The old fashioned way

While I don’t recommend rocking up in person at every school in your chosen destination (unless you are prepared to do a lot of aimless wondering around looking for someone who can speak englishand has the time to help you), a little bit of research can go a long way.  Search the internet and find the local schools.  Get an email contact (preferably the HR department) and try your luck with an email including your CV.  Yes, many of those emails will bounce back.  Yes, many of those emails will go unanswered.  But, you may just have some luck.  I actually got my last job doing just this.  I sent out over 20 emails to schools in Phuket and of that 20 I had 3 replies, all of which were the standard we will keep your CV on file.  I didn’t have much hope.  However, 2 of those schools did keep my CV on file and did in fact get in touch when a job position came up.  Having already made the first contact I was already on the minds of the HR department and was told about the job before it had been put on job websites, putting me at an immediate advantage.

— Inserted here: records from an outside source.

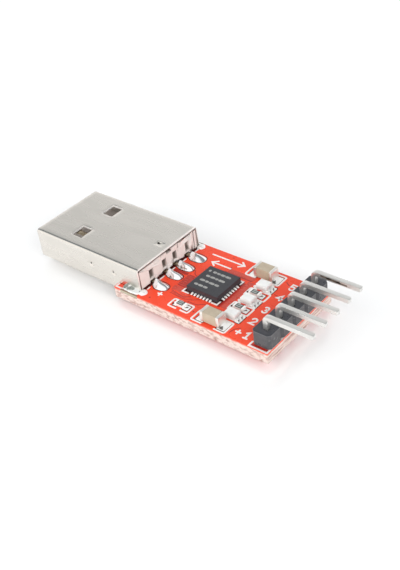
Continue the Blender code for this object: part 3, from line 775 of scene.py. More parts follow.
def surround(stops):
    """A world that is the same all along X. Its colour depends on how far a direction leans to the near or
    the far side when it is seen along X: y divided by the root of y squared plus z squared. To the camera
    itself it is plain white."""
    world = bpy.data.worlds.new("studio_surround")
    bpy.context.scene.world = world
    world.use_nodes = True
    sky = Nodes(world.node_tree)
    inputs = {0: sky.node("TexCoord")["Generated"], 1: (0.0, 1.0, 1.0)}
    flat = sky.node("VectorMath", inputs, operation="MULTIPLY")["Vector"]
    even = sky.node("VectorMath", {0: flat}, operation="NORMALIZE")["Vector"]
    lean = sky.node("SeparateXYZ", {"Vector": even})["Y"]
    share = sky.node("MapRange", {"Value": lean, "From Min": -1.0})["Result"]
    tone = sky.ramp(share, [((place + 1.0) / 2.0, colour) for place, colour in stops])
    white = sky.mix(sky.node("LightPath")["Is Camera Ray"], tone, (1.0, 1.0, 1.0))
    sky.links.new(white, sky.nodes["Background"].inputs["Color"])


def soft_lamp(name, place, side, strength):
    """A square area lamp at a place in millimetres, aimed at the module and left out of reflections."""
    lamp = bpy.data.objects.new(name, bpy.data.lights.new(name, "AREA"))
    bpy.context.scene.collection.objects.link(lamp)
    lamp.data.size = side * MM
    lamp.data.energy = strength
    lamp.visible_glossy = False
    lamp.location = Vector(place) * MM
    lamp.rotation_euler = lamp.location.to_track_quat("Z", "Y").to_euler()
    print(name, strength, "W")


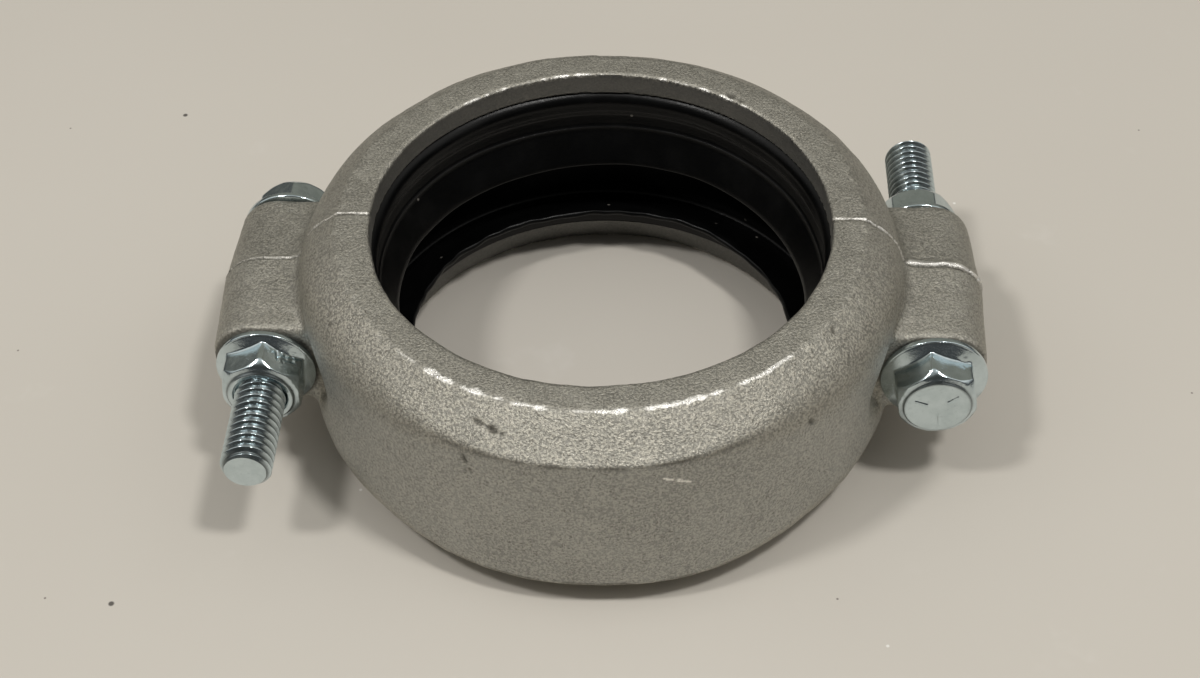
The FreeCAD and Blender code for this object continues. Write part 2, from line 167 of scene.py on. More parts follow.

TOP TIP: It’s not a good idea to send one blanket email to all 20 schools – they can easily see that your email is completely generic, and this makes it look like you aren’t putting much effort into your job search.  Do a little bit of research and take the time to tailor each email that goes out.  Sure, you can have the same main body but adding in those little details that show you have taken the time to actually think about the school you are contacting will make you stand out from all the other emails they get asking for jobs.  It’s worth a shot!

It’s not what you know…

If you have already relocated and are frantically looking for a job, go and make friends with other teachers NOW.  Not only will they be able to tell you which schools are best to be avoided, the teachers already on the ground will be the first to find out about job positions as soon as they come up and will be able to put in a good word for you.  This is certainly the case in smaller communities where it really can be a matter of knowing the right person that will put your chances ahead of the rest.